▸ **Instruction**
Copy exactly the lines of the records below, and only those lines, beginning with the line that contains "clear_scene()" and ending with the line that contains "bpy.context.scene.collection.objects.link(empty)".
----- Listing
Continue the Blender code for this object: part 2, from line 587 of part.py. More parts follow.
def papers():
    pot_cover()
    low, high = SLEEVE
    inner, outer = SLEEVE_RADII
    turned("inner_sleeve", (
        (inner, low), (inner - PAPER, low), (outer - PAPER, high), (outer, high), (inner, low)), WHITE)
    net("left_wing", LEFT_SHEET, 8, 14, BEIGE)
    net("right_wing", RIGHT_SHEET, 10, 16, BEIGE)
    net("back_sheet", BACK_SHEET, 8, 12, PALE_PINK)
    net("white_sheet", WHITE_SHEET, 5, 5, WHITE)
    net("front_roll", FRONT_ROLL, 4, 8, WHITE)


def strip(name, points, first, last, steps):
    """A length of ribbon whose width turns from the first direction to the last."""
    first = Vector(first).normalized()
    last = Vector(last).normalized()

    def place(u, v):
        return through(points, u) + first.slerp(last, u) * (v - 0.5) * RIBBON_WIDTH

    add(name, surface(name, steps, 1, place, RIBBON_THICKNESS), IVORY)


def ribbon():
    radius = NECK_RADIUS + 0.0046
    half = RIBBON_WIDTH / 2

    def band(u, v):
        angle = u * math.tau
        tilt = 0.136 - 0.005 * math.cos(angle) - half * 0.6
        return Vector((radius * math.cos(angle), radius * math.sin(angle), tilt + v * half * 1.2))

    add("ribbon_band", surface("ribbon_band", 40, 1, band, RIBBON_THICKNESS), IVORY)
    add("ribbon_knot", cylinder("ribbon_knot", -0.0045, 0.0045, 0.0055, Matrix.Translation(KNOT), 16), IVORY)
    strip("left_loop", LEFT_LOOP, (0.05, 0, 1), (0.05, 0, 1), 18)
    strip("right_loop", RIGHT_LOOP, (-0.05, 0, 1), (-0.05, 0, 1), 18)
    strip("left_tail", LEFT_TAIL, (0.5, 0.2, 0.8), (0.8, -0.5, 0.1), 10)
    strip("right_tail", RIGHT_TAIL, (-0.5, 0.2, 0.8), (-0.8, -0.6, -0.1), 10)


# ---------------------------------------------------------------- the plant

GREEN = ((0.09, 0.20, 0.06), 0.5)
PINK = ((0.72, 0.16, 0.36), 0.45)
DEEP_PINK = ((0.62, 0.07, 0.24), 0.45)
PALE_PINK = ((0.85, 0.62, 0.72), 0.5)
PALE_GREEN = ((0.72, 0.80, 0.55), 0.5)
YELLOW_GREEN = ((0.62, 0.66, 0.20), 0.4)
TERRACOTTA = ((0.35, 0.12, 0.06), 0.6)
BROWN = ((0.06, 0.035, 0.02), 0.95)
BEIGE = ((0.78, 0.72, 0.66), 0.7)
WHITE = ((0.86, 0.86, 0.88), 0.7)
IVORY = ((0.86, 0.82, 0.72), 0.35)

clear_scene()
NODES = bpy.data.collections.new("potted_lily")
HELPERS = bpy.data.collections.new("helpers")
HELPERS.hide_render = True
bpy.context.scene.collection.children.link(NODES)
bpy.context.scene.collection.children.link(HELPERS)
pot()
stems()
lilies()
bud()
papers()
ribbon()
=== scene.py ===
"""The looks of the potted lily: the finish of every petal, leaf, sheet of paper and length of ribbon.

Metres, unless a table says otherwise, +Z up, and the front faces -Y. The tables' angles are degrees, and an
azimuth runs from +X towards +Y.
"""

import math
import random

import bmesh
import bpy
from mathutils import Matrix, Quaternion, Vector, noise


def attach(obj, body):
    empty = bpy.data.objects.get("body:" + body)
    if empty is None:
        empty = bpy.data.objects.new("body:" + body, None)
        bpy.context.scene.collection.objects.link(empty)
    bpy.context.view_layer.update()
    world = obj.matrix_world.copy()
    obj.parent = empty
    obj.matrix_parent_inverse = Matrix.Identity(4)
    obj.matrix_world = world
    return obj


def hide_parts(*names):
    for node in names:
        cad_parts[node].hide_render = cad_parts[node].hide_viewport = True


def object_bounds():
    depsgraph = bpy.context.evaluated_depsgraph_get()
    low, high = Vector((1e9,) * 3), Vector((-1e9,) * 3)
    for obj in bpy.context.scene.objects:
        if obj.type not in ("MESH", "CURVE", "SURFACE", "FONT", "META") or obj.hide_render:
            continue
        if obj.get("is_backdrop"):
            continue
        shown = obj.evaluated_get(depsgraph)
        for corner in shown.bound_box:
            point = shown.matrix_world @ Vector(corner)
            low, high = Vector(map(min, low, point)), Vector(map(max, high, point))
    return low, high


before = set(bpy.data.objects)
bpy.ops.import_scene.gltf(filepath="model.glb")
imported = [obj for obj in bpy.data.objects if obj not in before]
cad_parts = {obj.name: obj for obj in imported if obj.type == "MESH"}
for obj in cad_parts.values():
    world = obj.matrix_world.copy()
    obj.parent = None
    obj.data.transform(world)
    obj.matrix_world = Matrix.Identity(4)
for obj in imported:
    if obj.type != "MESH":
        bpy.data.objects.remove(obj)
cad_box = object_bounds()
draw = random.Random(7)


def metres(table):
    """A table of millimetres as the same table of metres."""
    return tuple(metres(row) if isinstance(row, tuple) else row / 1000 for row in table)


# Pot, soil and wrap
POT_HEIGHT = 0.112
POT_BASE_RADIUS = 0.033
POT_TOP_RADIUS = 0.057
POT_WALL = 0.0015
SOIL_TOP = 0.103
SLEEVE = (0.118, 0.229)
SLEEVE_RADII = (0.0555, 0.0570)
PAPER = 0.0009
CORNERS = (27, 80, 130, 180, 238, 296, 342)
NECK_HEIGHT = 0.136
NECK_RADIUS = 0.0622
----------
----- Listing
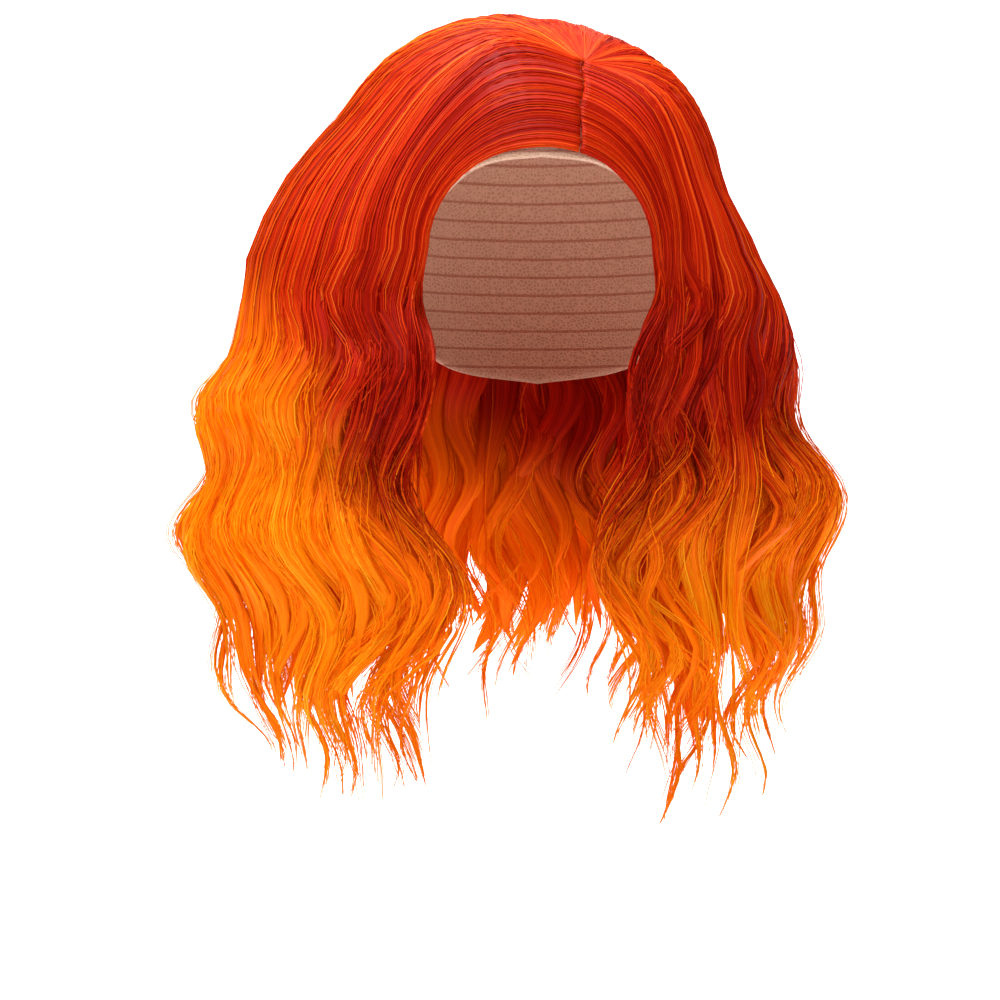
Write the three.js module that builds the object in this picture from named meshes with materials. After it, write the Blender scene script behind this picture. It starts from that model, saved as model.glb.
----------
----- Listing
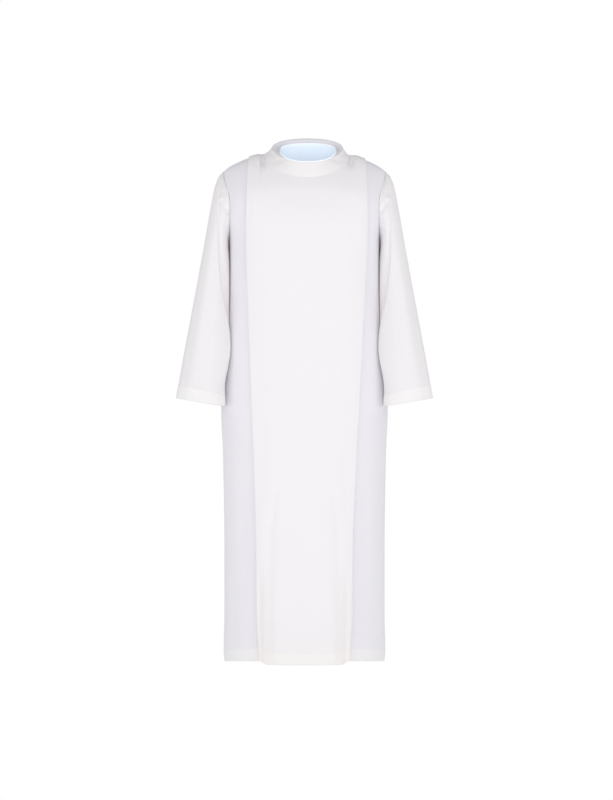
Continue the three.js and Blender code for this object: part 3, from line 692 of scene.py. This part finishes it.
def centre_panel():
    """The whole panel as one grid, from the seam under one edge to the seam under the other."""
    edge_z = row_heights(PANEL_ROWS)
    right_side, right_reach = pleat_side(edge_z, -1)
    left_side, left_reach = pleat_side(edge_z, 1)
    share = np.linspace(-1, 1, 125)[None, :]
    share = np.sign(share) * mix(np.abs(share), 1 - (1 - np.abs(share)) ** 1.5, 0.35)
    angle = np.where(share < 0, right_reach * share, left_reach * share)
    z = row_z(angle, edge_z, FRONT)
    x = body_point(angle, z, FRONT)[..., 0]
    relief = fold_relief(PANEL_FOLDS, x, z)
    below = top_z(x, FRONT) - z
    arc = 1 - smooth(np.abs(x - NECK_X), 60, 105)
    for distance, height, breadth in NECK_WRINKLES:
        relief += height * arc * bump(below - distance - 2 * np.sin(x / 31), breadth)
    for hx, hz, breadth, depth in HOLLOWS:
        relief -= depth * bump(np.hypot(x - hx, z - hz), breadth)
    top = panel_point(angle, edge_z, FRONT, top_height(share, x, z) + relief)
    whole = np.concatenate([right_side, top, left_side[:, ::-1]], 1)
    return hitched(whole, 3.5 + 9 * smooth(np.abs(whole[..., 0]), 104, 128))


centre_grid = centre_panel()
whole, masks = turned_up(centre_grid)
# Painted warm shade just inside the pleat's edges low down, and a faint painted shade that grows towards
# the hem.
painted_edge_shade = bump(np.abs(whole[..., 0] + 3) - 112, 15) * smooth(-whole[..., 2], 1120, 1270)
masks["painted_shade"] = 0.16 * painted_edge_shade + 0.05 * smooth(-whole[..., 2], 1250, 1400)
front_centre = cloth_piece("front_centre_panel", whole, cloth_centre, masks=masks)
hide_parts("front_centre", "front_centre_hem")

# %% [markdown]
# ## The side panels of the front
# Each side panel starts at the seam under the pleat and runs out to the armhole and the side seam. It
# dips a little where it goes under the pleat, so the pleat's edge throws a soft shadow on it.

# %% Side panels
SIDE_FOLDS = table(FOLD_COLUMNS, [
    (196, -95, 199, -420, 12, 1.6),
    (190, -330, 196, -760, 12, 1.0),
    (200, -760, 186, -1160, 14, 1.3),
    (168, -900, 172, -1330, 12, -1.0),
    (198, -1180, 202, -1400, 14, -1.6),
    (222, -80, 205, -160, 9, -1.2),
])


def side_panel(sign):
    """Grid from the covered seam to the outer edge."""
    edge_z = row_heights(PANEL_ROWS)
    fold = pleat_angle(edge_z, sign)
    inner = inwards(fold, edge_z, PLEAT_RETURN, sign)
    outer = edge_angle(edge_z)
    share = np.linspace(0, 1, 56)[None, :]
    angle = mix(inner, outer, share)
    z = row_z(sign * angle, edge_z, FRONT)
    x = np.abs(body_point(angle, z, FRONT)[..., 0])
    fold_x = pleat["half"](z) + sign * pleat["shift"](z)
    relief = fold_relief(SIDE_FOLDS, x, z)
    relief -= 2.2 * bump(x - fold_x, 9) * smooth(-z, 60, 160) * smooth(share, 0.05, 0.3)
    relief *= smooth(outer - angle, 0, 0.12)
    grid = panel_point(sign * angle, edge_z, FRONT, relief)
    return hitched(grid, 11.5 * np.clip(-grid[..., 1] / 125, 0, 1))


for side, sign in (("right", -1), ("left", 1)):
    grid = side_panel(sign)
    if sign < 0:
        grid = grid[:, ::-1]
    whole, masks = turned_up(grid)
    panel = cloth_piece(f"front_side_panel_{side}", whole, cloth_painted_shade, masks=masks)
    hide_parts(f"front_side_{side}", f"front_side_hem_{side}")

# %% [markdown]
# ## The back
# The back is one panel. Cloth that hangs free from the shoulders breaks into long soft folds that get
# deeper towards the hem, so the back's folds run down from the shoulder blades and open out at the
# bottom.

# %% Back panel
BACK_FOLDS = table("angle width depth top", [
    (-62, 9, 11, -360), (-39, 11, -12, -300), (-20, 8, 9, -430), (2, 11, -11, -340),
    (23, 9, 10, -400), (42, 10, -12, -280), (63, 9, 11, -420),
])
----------
▸ **Right answer**
clear_scene()
NODES = bpy.data.collections.new("potted_lily")
HELPERS = bpy.data.collections.new("helpers")
HELPERS.hide_render = True
bpy.context.scene.collection.children.link(NODES)
bpy.context.scene.collection.children.link(HELPERS)
pot()
stems()
lilies()
bud()
papers()
ribbon()
=== scene.py ===
"""The looks of the potted lily: the finish of every petal, leaf, sheet of paper and length of ribbon.

Metres, unless a table says otherwise, +Z up, and the front faces -Y. The tables' angles are degrees, and an
azimuth runs from +X towards +Y.
"""

import math
import random

import bmesh
import bpy
from mathutils import Matrix, Quaternion, Vector, noise


def attach(obj, body):
    empty = bpy.data.objects.get("body:" + body)
    if empty is None:
        empty = bpy.data.objects.new("body:" + body, None)
        bpy.context.scene.collection.objects.link(empty)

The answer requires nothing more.